The stakes weren’t really all that high at Georgetown University in 1983. “If you couldn’t catch someone by phone, you’d just go to the regular spot and see if they’d show up,” my dad recalls whenever I bombard him with anthropological inquiries into the pre-Siri days.
My response? “THAT’S INSANE.”
My brain isn’t built for such blind faith in fate. You see, I got a Facebook profile and a cellphone simultaneously in 2005, my freshman year of high school. So, according to Ansari, that means I haven’t been lonely in over a decade. Perhaps that’s why I’m such a skeptic when it comes to the reported social habits endemic to my parents’ generation. These people are aliens from Planet Analog, and their customs are both fascinating and highly upsetting.
What would happen, for instance, if Phil never showed up? (Presuming he didn’t actually die.) In the days of rotary landlines, there were no easy ways to modify or cancel plans last-minute; no way to send off a quick missive along the lines of, “the L train is a mess!” or “so sorry, running super late! I’m the worst!”
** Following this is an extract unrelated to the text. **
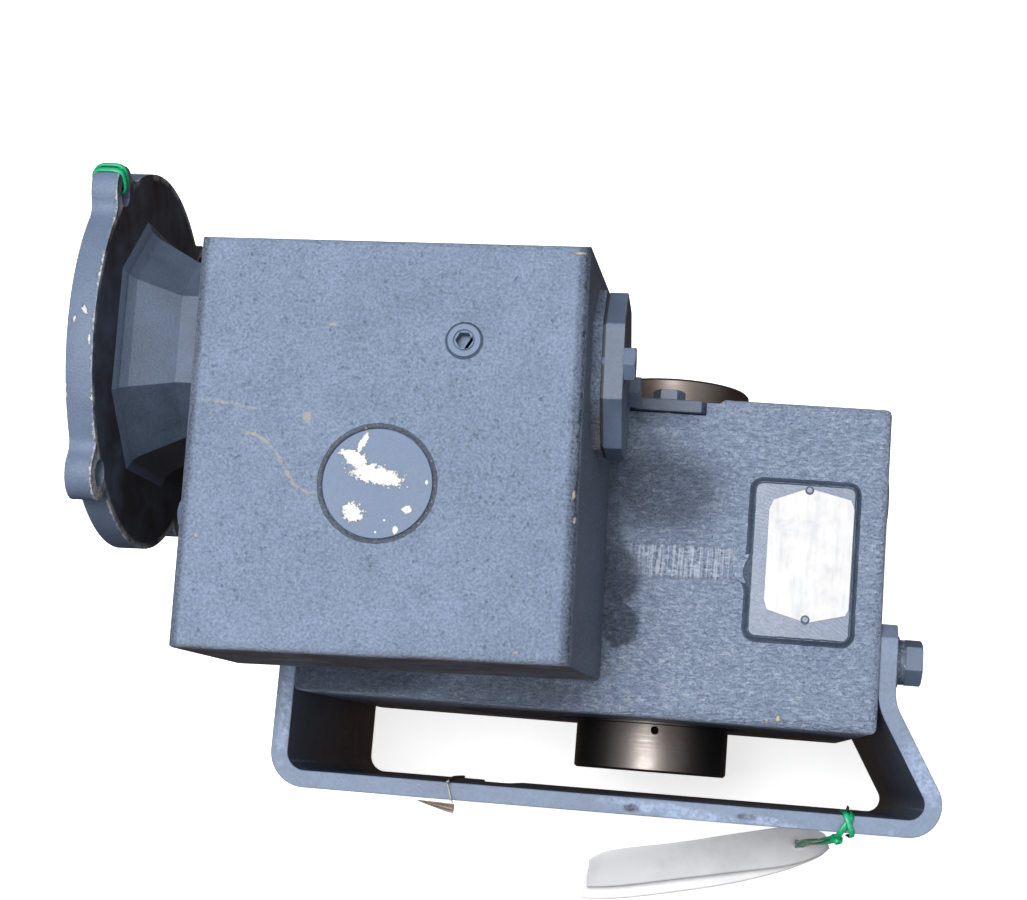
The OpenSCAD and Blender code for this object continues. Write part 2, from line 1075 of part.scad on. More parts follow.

It was 1983. The L train was an even bigger mess than it is now. Everyone was the worst. And you couldn’t sit quietly at the bar and pretend to be texting someone as you waited to be stood up. You’d just have a drink or seven, accept your fate as an inevitable part of living in an imperfect universe, then head to the next “regular spot.” Or try and find a party to ingratiate yourself upon. Or—God forbid—you might even introduce yourself to the stranger sitting next to you.
Sheer chaos.
My reaction, which I fear (or, rather, know) to be generally the same for many of my peers, points to an interesting incongruity present in the hive-mind of this least-lonely of generations: Precisely because we are perpetually plugged in, hyperaware of what our friends, and third cousins, and exes, and colleagues, and those pretentious jags from Intermediate Creative Writing Workshop are doing with their lives at any given moment, the fear of not knowing, of not being plugged in, of being left alone with our thoughts is all the more acute. Henry David Thoreau once wrote, “I never found a companion that was so companionable as solitude.” Must be nice. We, the least-lonely generation, wouldn’t know.
The flakes that Ansari jokes about are operating in a perpetual state of FOMO (fear of missing out), no doubt exacerbated by the self-replenishing flow of Instagram’d meals and ski trips streaming before their eyes 24 hours a day, seven days a week, all federal holidays. And this is its own kind of loneliness-anxiety—the thought that you might be missing out on some shared experience, some hypothetical memory you’ll want to have tucked away in a corner of the mind as you lay on your deathbed.
Those of us on the opposite end of the spectrum—the obsessive planners, like Ansari and myself, sticklers for commitment—can’t stomach the idea of not having substantial, precisely-scheduled plans on a weekend night. Because we too are looking to engineer experiences, albeit less organically. Our FOMO is more general, based in the apprehension that we won’t have any experiences too look back on, not just the best ones possible.
So, we do everything within our power to avoid a Friday evening spent solitarily at home. Or that awkward inevitability of sitting quietly at a bar, conspicuously on our own, waiting for someone who may or may not show up. That means everything short of subpoenaing our friends to brunch; demanding structured fraternization through a forced, gritted-teeth grin: “You’ll have fun and you’ll like it.”
How many god damn people do I have txt to get someone to go to brunch with me??! Smh. #ImHungry #NeedMoreFatFriends
— Aziz Ansari (@azizansari) July 10, 2011
Ansari isn’t hopping madly about the stage, raving against flakiness because of a particularly thin patience for rudeness. That playacted enmity isn’t about being inconvenienced by noncommittal friends as much as it is about the looming prospect of solitude; a dread sharpened by the illusion—marketed by Facebook, Instagram, and company—that everyone else in the world has calendar fit to bursting with glamorous, momentous plans.
In her collection of essays, the late Marina Keegan wrote, “I’m scared of losing this web we’re in. This elusive, indefinable, opposite of loneliness.” She was referring to her undergraduate years at Yale, but I think the core sentiment of that passage can be applied to a life spent swinging in this comfortable netted-hammock of tweets and Facebook updates. After all, it does, in many ways, resemble life on a college campus, where you’re never more than a stone’s throw from your friends; and because everyone is constantly articulating where they want to go in life, you’re always generally abreast of how they’re getting there. Technology has made this once physical reality a digital one. It has shrunk the quad and packed it neatly behind Gorilla Glass.
Perhaps it’s time we graduated. Because technology hasn’t made us less lonely, Mr. Ansari—it’s worse than that. It’s made us terrified, if not incapable, of being alone.
And for that reason, I am certain, if he were alive today, Thoreau would have a flip phone.